2015-16 Stats: PPG: 16.9 REB: 7.7 AST: 4.3 STL: 1.4 BLK: 1.2
The Greek Freak is not like any player we have ever seen in NBA history. He is literally built like few humans ever have been at 6’11” (and growing) with never-ending arms, huge hands, a stretchy Achilles that allows for more explosion and the mobility of someone 10 inches shorter.
He took a huge step forward last season and could be a freakish, stat-stuffing triple-double machine of the future with his all-around game and vision. He literally has no ceiling and could be a mix between Scottie Pippen and Penny Hardaway.
2015-16 Stats: PPG: 16.2 REB: 14.8 STL: 1.5 BLK: 1.4 PER: 21.2
Andre Drummond is an absolute force of nature and was allowed to spread his wings more offensively with no other traditional big like Greg Monroe to clog up the lane. He was an All-Star, is the best overall rebounder in the NBA and could be the closest thing to Moses Malone that we have in the NBA today. He should continue to progress into an elite center and franchise cornerstone.
2015-16 Stats: PPG: 18.3 REB: 10.5 AST: 2.0 BLK: 1.7 PER: 22.5
Age: 21 (turns 21 November 15)
Karl Anthony Towns just had one of the best rookie seasons in recent memory in the NBA for a big man, up there with Shaq and David Robinson.
He looks to have the all-around game, basketball I.Q., mentality and work ethic to develop into the best big man and center in his generation and can score in the post, stretch the floor, handle the ball, pass out of double-teams and protect the rim. He has a very bright future.

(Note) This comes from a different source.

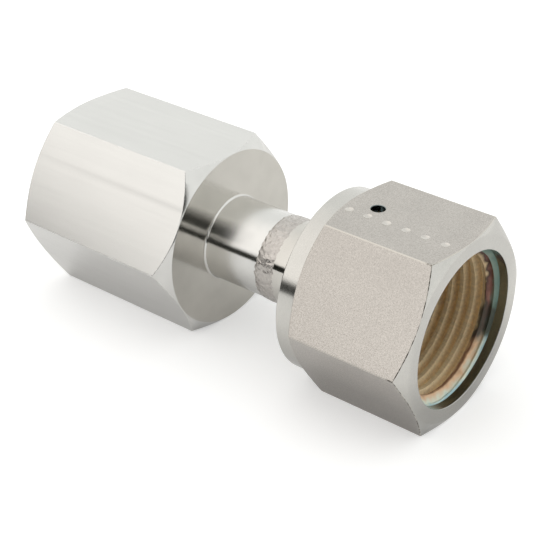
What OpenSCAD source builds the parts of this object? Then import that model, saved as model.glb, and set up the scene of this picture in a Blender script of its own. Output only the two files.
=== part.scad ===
// Female connector: a hex body with a female pipe port, its turned neck butt-welded to a
// face-seal gland, and the captive female nut that draws the gland's sealing bead on to a
// mating gland. The part lies on the flats of its two hexes. All sizes are in millimetres.
// The origin is on the axis, in the plane where the sealing bead meets its gasket. +X runs to
// the nut's mouth, -X to the pipe port, and +Z is up.

/* [Hex body] */
// Across flats of the body's hex bar
body_af = 26.99; // [25:0.01:34]
// Length of the hex block
body_len = 29; // [25:0.1:45]
// Angle of the chamfer at the port end, from the end face
body_port_chamfer = 30; // [15:1:45]
// Angle of the chamfer at the neck end, from the end face
body_neck_chamfer = 41; // [15:1:45]
// How far each turned end face stays inside the flats
body_face_inset = 0.08; // [0.02:0.01:0.4]

/* [Pipe port] */
// Drilled diameter under the pipe thread
port_drill_d = 18.26; // [14:0.01:20]
// Width of the countersink at the mouth, measured on the radius
port_sink = 1.67; // [0.5:0.01:2.2]
// Depth of the drilled hole, without its conical end
port_depth = 20; // [12:0.1:21]
// Point angle of the drill
port_point_angle = 118; // [90:1:140]

/* [Neck and bore] */
// Outside diameter of the neck, the weld's sides and the gland's tube
neck_d = 12.7; // [11.6:0.1:14]
// Wall of the neck and the gland's tube round the flow bore
tube_wall = 1.25; // [0.9:0.05:2.4]
// Length of the neck that is turned on the hex body
stub_len = 9.35; // [5:0.05:20]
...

2015-16 Stats: PPG: 24.3 REB: 10.3 BLK: 2.0 AST: 1.9 STL: 1.3 PER: 22.5
Age: 23 (turns 21 November 15)
We all know Anthony is an absolute athletic marvel and not quite like anything we’ve seen for a big man in the history in the NBA with his size, quickness, skill set and hustle (he as a 6’3″ point guard until his senior year of high school). He had a bit of a down year last season for his standards as he dealt with knee and shoulder issues and failed to make an All-NBA team. He still has limitless potential and could have some MVP hardware or an NBA title before his career is done.
2015-16 Stats: PPG: 19.6 AST: 4.7 REB: 3.0 STL: 1.1 PER: 19.9
Kyrie Irving’s regular season stats aren’t incredibly impressive and were down from the season before, but he was working his way back into basketball shape and getting his rhythm back after missing 29 games because of a knee injury in Game 1 of the 2015 NBA Finals.
He is No. 1 on this list because of the incredible postseason and summer he has had (25-5-3, 44% from three) and the fact that he has inserted himself into the top tier point guard discussion along with Steph Curry, Russell Westbrook and Chris Paul. Irving was incredible in the NBA Finals, severely out playing Steph Curry on both ends and hit one of the biggest shots in NBA history over Curry to clinch an NBA championship. He was a go-to player on Team USA and had a white girl boat party! In all seriousness, he is the best ball handler and maybe the best offensive weapon in the NBA, life is truly about getting buckets for him.